Le operazioni con cui migranti e rifugiati vengono intercettati in mare e successivamente riportati in Libia non sono missioni di ricerca e soccorso per salvare vite umane. Nella denuncia si sostiene, al contrario, che tali operazioni «costituiscano crimini contro l’umanità di grave privazione della libertà personale, in quanto si inseriscono in un sistema diffuso di sfruttamento, che prende di mira tali gruppi vulnerabili in Libia. La Corte penale internazionale deve pertanto indagare sulla collaborazione tra questi operatori europei e libici e assicurare i responsabili alla giustizia».

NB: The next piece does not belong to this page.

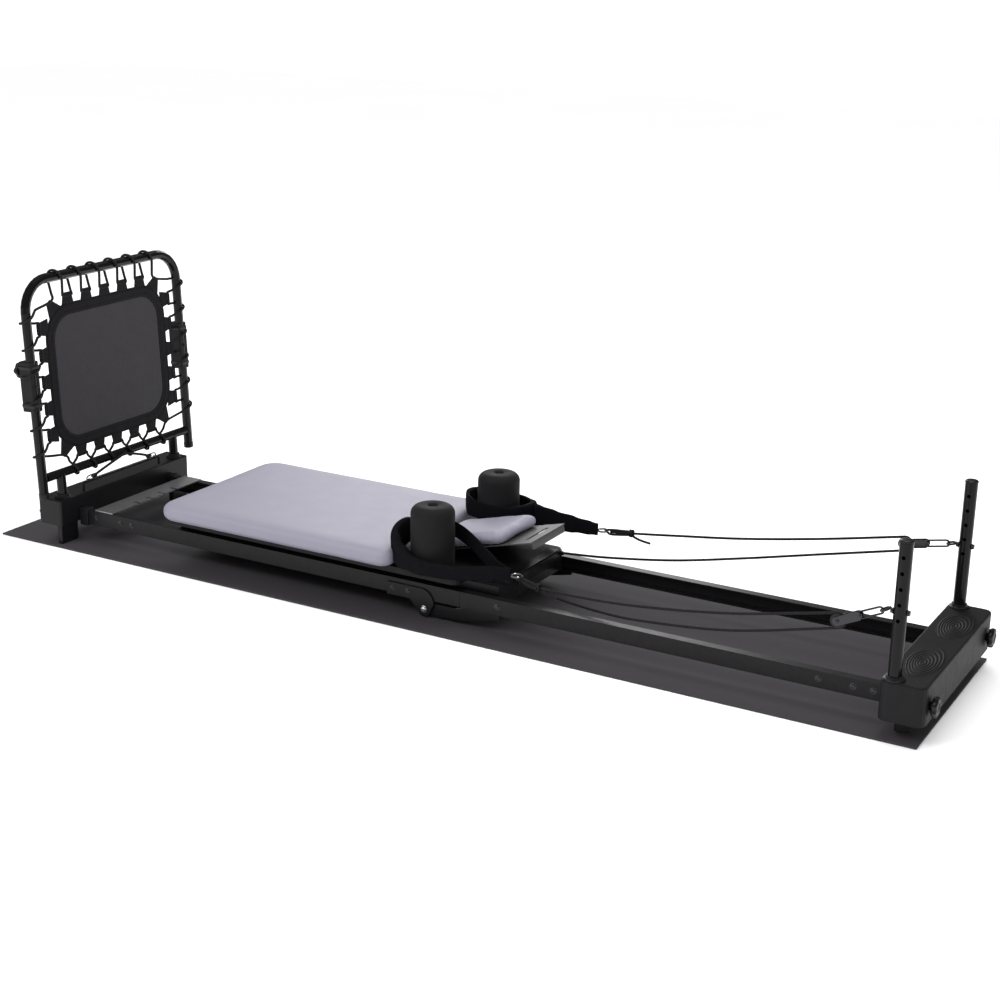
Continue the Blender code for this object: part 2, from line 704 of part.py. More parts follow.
def lace_points():
    """The zigzag that the lacing cord makes between the panel's edge and the frame's tubes."""
    inner_y = PANEL_WIDTH / 2 + LACE_RADIUS + LACE_EYE_GAP
    outer_y = REBOUNDER_SPREAD / 2
    low_in = PANEL_BOTTOM - LACE_RADIUS - LACE_EYE_GAP
    high_in = PANEL_TOP + LACE_RADIUS + LACE_EYE_GAP
    middle = (PANEL_TOP + PANEL_BOTTOM) / 2
    corner = LACE_TURNS * LACE_PITCH / 2
    steps = [((i - LACE_TURNS) * LACE_PITCH / 2, i % 2) for i in range(1, 2 * LACE_TURNS)]
    points = [(-corner, high_in)]
    points += [(y, REBOUNDER_TOP if wrap else high_in) for y, wrap in steps]
    points.append((corner, high_in))
    points += [(outer_y if wrap else inner_y, middle - z) for z, wrap in steps]
    points.append((corner, low_in))
    points += [(-y, CROSSBAR_HEIGHT if wrap else low_in) for y, wrap in steps]
    points.append((-corner, low_in))
    points += [(-outer_y if wrap else -inner_y, middle + z) for z, wrap in steps]
    return points


def rebounder_lacing():
    """The elastic cord laced round the panel, on the carriage's side of the tubes."""
    points = [(LACE_OFFSET, y, z - FOOT_BOX_TOP) for y, z in lace_points()]
    return tube("rebounder_lacing", points, LACE_RADIUS, ROPE, cyclic=True)


def side_clamp(label, side):
    """The clamp block round one upright tube."""
    size = (CLAMP_DEPTH, 2 * (TUBE_RADIUS + CLAMP_WALL), CLAMP_HIGH - CLAMP_LOW)
    level = (CLAMP_LOW + CLAMP_HIGH) / 2 - FOOT_BOX_TOP
    y = side * REBOUNDER_SPREAD / 2
    part = block(f"side_clamp_{label}", size, (-CLAMP_BACK, y, level), PLASTIC, CLAMP_EDGE)
    cutter = rod(f"clamp_bore_{label}", TUBE_RADIUS + RUNNING_GAP, size[2] + CUT_PAST,
                 (0, y, level), None)
    combine(part, cutter, "DIFFERENCE")
    return part, cutter


def hook_bar():
    """The low bar on the foot box that the bungee's hooks catch."""
    half = HOOK_BAR_SPREAD / 2
    top = FOOT_BOX_TOP + HOOK_BAR_RISE
    foot = FOOT_BOX_TOP + SEAT_GAP
    x = REBOUNDER_X + HOOK_BAR_FORWARD
    corner = HOOK_BAR_CORNER
    points = [(x, -half, foot), (x, -half, top - corner), (x, -half + corner, top)]
    points += [(x, half - corner, top), (x, half, top - corner), (x, half, foot)]
    return tube("hook_bar", points, HOOK_BAR_RADIUS, STEEL)


def hold_down_hook(label, side):
    """One plastic hook of the hold-down bungee."""
    level = HOOK_BAR_RISE + HOOK_BAR_RADIUS + SEAT_GAP + HOOK_SIZE[2] / 2 + HOOK_GAP
    place = (HOOK_FORWARD, side * HOOK_SPREAD / 2, level)
    return block(f"hold_down_hook_{label}", HOOK_SIZE, place, PLASTIC, HOOK_EDGE)


def hold_down_cord():
    """The bungee from hook to hook, over the front of the crossbar."""
    end = HOOK_SPREAD / 2 - HOOK_SIZE[1] / 2 - HOOK_GAP
    low = HOOK_BAR_RISE + HOOK_BAR_RADIUS + HOOK_SIZE[2] / 2 + HOOK_GAP
    front = CROSSBAR_RADIUS + BUNGEE_RADIUS + HOOK_GAP
    high = CROSSBAR_HEIGHT - FOOT_BOX_TOP
    route = [(HOOK_FORWARD, -end, low), (0.012, -0.080, low + 0.010), (front, -0.030, high - 0.008),
             (front, 0, high), (front, 0.030, high - 0.008), (0.012, 0.080, low + 0.010),
             (HOOK_FORWARD, end, low)]
    return tube("hold_down_cord", smooth_route(route, 0.012), BUNGEE_RADIUS, ROPE)


def rebounder():
    """The rebounder's pieces, leaned back on the foot box."""
    holder = empty("rebounder_place", (REBOUNDER_X, 0, FOOT_BOX_TOP), (0, -REBOUNDER_LEAN, 0))
    pieces = [rebounder_frame(), rebounder_crossbar(), rebounder_mat(), rebounder_lacing(), hold_down_cord()]
    for label, side in SIDES:
        pieces += side_clamp(label, side)
        pieces.append(hold_down_hook(label, side))
    back = -CLAMP_BACK - CLAMP_DEPTH / 2 - SEAT_GAP
    level = STAR_KNOB_HEIGHT - FOOT_BOX_TOP
    pieces.append(knob("star_knob", STAR_KNOB_RADIUS, (back, -REBOUNDER_SPREAD / 2, level), -1, 0.0))
    lean(holder, pieces)


def foot_half():
    """Everything fixed to the foot half of the frame, hung on the fold's axis at the legs."""
    holder = empty("frame_fold_axis", (FOLD_X, 0, FLOOR))
    pieces = [foot_box(), cord_anchor_plate(), hook_bar()]
    for label, side in SIDES:
        pieces.append(foot_leg(label, side))
        pieces.append(rail(f"foot_rail_{label}", side, FOOT_BOX_FACE + SEAT_GAP, RAIL_SPLIT))
        pieces.append(hinge_plate(label, side))
        knob(f"post_knob_{label}", POST_KNOB_RADIUS,
             (-HALF_LENGTH, side * POST_SPREAD / 2, POST_KNOB_HEIGHT), -1)
        wheel(f"centre_wheel_{label}", CENTRE_WHEEL_RADIUS, CENTRE_WHEEL_WIDTH,
              HINGE_BOLT_RADIUS + RUNNING_GAP, (PIVOT_X, side * wheel_offset(), PIVOT_Z), RUBBER)
    hang(holder, pieces)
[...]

«Lo sfruttamento e l’abuso sistematico di migranti e rifugiati sono stati dilaganti in Libia a partire dal 2011 e ricomprendono atti di detenzione arbitraria, tortura, omicidio, persecuzione, violenza sessuale e riduzione in schiavitù. Questi abusi possono costituire crimini contro l’umanità, come l’ECCHR, insieme a FIDH e LFJL, ha sostenuto in un’altra comunicazione alla CPI nel 2021. Sebbene fossero a conoscenza di questi crimini, i funzionari delle agenzie dell’UE, nonché dello stato italiano e di Malta, hanno rafforzato la loro collaborazione con le autorità libiche per impedire a rifugiati e migranti di fuggire dalla Libia via mare».
“L’attuale sistema di supporto da parte dell’UE alle capacità e alle operazioni della cosiddetta Guardia costiera libica lungo la rotta del Mediterraneo centrale non sta salvando vite umane. Le prove fornite nella denuncia indicano che queste operazioni potrebbero configurarsi come crimini contro l’umanità consistenti in gravi privazioni della libertà personale“, afferma Andreas Schueller, direttore del programma di International Crimes and Accountability presso l’ECCHR. “Il trattamento disumano e le condizioni di detenzione di migranti e rifugiati in Libia sono ben noti da molti anni. La Libia non è un luogo sicuro per migranti e rifugiati. Il diritto marittimo internazionale prevede che le persone soccorse in mare debbano essere sbarcate in un luogo sicuro. Nessuno dovrebbe essere riportato in Libia dopo essere stato soccorso in mare“.
ECCHR e Sea-Watch, infine, richiedono:
- Indagini approfondite da parte della Corte penale internazionale sui presunti crimini contro l’umanità commessi nei confronti di migranti e rifugiati in mare e successivamente in Libia, compresi quelli commessi da funzionari di alto livello degli Stati membri e delle agenzie della UE.
- Di porre immediatamente fine a qualsiasi politica, finanziamento o programma da parte della UE e dei suoi Stati membri finalizzati ad esternalizzare i confini europei e a contenere i migranti in Libia.
- La creazione di un’operazione SAR europea a carattere civile, non militare, finanziata e coordinata dagli Stati membri, che operi in tutta l’area del Mediterraneo nel rispetto del diritto marittimo e dei diritti umani e che adempia al dovere di prestare assistenza alle persone in difficoltà e di sbarcarle in un luogo sicuro.